O espectador adentra um campo, no qual as obras comunicam-se entre si. Ele deve participar desta conversa. Um tipo de intercâmbio deste depende muito da forma de apresentação. Para mim, a discussão sobre a arquitetura da exposição passa principalmente por um ponto: a intenção de que o espectador se concentre no essencial, ou seja, na arte.

O conceito de "vida nua" de Giorgio Agamben é posto no centro da documenta. A partir daí, toca-se em temas como migração e fuga. Até que ponto a interseção entre arte e política está presente na documenta 12?

O político não está em mostrar vídeos onde aparecem soldados infantis, mas tem a ver com a capacidade da exposição de desencadear uma mudança de postura nas pessoas que a vêem. Neste sentido, ela é extremamente política. Entretanto, não escolhemos o conceito de política, mas o de formação, o da intelectualidade das massas.

Para o programa de cinema da documenta 12 foram selecionados 96 filmes, com projeções em salas de cinema. O cinema está recebendo uma atenção maior como obra de arte completa do que nas versões anteriores da documenta?
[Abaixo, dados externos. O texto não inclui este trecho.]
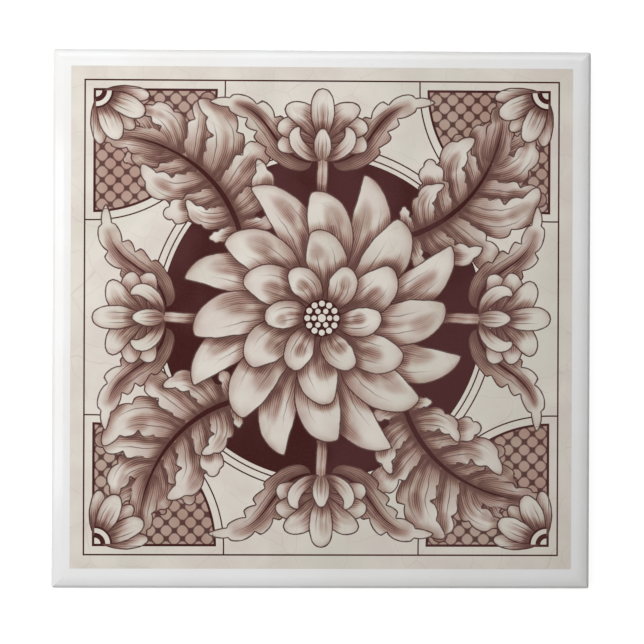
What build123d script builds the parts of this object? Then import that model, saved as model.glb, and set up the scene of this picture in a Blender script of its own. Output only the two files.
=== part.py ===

Exatamente porque o cinema nos é muito caro, ele aparece na documenta apenas de forma pontual. Não queremos enclausurar as imagens em movimento em caixas pretas. Sob o nosso ponto de vista, o filme encontrou seu lugar dentro da mostra: o cinema Gloria, inaugurado [em Kassel] no ano da primeira documenta.

No cenário das artes, é comum teorizar sobre um público entediado, que já viu de tudo. Como é possível superar essa sensação do espectador de já ter visto tudo?

Não se trata de uma fascinação pelo outro, mas, antes disso, de fazer coisas conhecidas aparecerem de outra forma. E tornar próximo aquilo que ainda não se conhece. Queremos fazer com que o espectador olhe com mais atenção.